• EXERCISE: Quote the whole listing verbatim.

** Start **

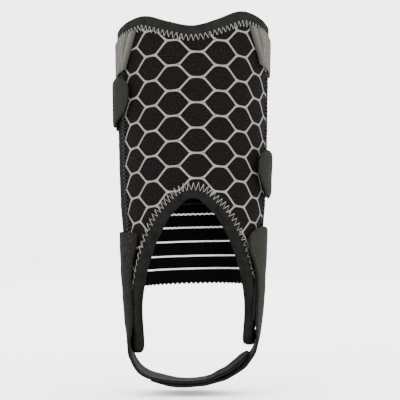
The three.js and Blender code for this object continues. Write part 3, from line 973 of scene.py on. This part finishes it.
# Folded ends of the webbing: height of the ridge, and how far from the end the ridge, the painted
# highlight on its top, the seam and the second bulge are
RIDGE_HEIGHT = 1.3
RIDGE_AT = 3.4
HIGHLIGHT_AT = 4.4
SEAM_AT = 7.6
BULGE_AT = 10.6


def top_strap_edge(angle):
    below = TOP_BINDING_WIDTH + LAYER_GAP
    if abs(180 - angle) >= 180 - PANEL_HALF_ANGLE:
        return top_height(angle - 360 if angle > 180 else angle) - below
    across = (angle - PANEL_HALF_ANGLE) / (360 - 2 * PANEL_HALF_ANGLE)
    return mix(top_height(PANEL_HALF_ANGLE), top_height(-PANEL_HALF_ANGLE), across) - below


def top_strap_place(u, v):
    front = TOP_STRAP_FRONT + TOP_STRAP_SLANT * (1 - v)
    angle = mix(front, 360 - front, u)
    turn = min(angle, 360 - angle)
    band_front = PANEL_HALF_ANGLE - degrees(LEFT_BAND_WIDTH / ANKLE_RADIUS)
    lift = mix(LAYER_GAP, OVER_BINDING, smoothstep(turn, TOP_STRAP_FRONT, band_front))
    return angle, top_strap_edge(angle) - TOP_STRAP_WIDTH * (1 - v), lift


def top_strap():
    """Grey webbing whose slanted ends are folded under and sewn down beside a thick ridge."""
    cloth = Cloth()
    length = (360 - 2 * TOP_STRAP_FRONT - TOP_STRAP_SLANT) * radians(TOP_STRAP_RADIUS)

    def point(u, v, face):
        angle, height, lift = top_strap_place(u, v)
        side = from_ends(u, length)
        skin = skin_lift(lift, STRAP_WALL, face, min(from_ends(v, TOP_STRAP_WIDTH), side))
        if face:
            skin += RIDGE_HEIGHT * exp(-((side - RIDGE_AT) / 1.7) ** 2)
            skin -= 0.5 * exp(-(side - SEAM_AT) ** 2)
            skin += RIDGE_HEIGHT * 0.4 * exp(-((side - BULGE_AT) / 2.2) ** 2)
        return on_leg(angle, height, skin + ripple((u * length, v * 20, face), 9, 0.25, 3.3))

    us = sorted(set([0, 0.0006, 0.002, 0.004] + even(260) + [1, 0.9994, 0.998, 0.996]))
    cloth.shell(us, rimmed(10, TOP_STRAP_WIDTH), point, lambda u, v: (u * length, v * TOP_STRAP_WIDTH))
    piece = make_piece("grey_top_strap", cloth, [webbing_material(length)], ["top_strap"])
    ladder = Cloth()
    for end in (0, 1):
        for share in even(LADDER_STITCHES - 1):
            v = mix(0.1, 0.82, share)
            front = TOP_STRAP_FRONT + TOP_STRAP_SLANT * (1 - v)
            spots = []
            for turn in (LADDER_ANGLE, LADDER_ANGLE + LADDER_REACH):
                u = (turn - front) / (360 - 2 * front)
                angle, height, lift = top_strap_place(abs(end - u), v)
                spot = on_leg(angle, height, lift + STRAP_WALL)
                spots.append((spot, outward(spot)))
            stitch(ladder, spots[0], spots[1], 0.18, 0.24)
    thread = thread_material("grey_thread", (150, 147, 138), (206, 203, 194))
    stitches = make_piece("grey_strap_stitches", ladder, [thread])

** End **

• RESPONSE TO THIS TASK:
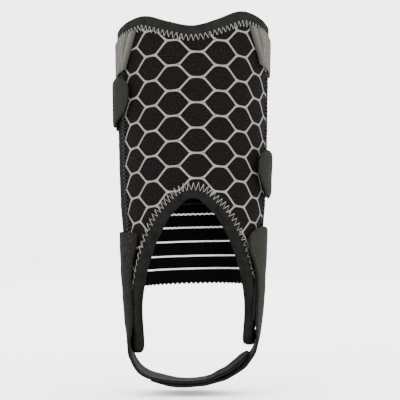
The three.js and Blender code for this object continues. Write part 3, from line 973 of scene.py on. This part finishes it.
# Folded ends of the webbing: height of the ridge, and how far from the end the ridge, the painted
# highlight on its top, the seam and the second bulge are
RIDGE_HEIGHT = 1.3
RIDGE_AT = 3.4
HIGHLIGHT_AT = 4.4
SEAM_AT = 7.6
BULGE_AT = 10.6


def top_strap_edge(angle):
    below = TOP_BINDING_WIDTH + LAYER_GAP
    if abs(180 - angle) >= 180 - PANEL_HALF_ANGLE:
        return top_height(angle - 360 if angle > 180 else angle) - below
    across = (angle - PANEL_HALF_ANGLE) / (360 - 2 * PANEL_HALF_ANGLE)
    return mix(top_height(PANEL_HALF_ANGLE), top_height(-PANEL_HALF_ANGLE), across) - below


def top_strap_place(u, v):
    front = TOP_STRAP_FRONT + TOP_STRAP_SLANT * (1 - v)
    angle = mix(front, 360 - front, u)
    turn = min(angle, 360 - angle)
    band_front = PANEL_HALF_ANGLE - degrees(LEFT_BAND_WIDTH / ANKLE_RADIUS)
    lift = mix(LAYER_GAP, OVER_BINDING, smoothstep(turn, TOP_STRAP_FRONT, band_front))
    return angle, top_strap_edge(angle) - TOP_STRAP_WIDTH * (1 - v), lift


def top_strap():
    """Grey webbing whose slanted ends are folded under and sewn down beside a thick ridge."""
    cloth = Cloth()
    length = (360 - 2 * TOP_STRAP_FRONT - TOP_STRAP_SLANT) * radians(TOP_STRAP_RADIUS)

    def point(u, v, face):
        angle, height, lift = top_strap_place(u, v)
        side = from_ends(u, length)
        skin = skin_lift(lift, STRAP_WALL, face, min(from_ends(v, TOP_STRAP_WIDTH), side))
        if face:
            skin += RIDGE_HEIGHT * exp(-((side - RIDGE_AT) / 1.7) ** 2)
            skin -= 0.5 * exp(-(side - SEAM_AT) ** 2)
            skin += RIDGE_HEIGHT * 0.4 * exp(-((side - BULGE_AT) / 2.2) ** 2)
        return on_leg(angle, height, skin + ripple((u * length, v * 20, face), 9, 0.25, 3.3))

    us = sorted(set([0, 0.0006, 0.002, 0.004] + even(260) + [1, 0.9994, 0.998, 0.996]))
    cloth.shell(us, rimmed(10, TOP_STRAP_WIDTH), point, lambda u, v: (u * length, v * TOP_STRAP_WIDTH))
    piece = make_piece("grey_top_strap", cloth, [webbing_material(length)], ["top_strap"])
    ladder = Cloth()
    for end in (0, 1):
        for share in even(LADDER_STITCHES - 1):
            v = mix(0.1, 0.82, share)
            front = TOP_STRAP_FRONT + TOP_STRAP_SLANT * (1 - v)
            spots = []
            for turn in (LADDER_ANGLE, LADDER_ANGLE + LADDER_REACH):
                u = (turn - front) / (360 - 2 * front)
                angle, height, lift = top_strap_place(abs(end - u), v)
                spot = on_leg(angle, height, lift + STRAP_WALL)
                spots.append((spot, outward(spot)))
            stitch(ladder, spots[0], spots[1], 0.18, 0.24)
    thread = thread_material("grey_thread", (150, 147, 138), (206, 203, 194))
    stitches = make_piece("grey_strap_stitches", ladder, [thread])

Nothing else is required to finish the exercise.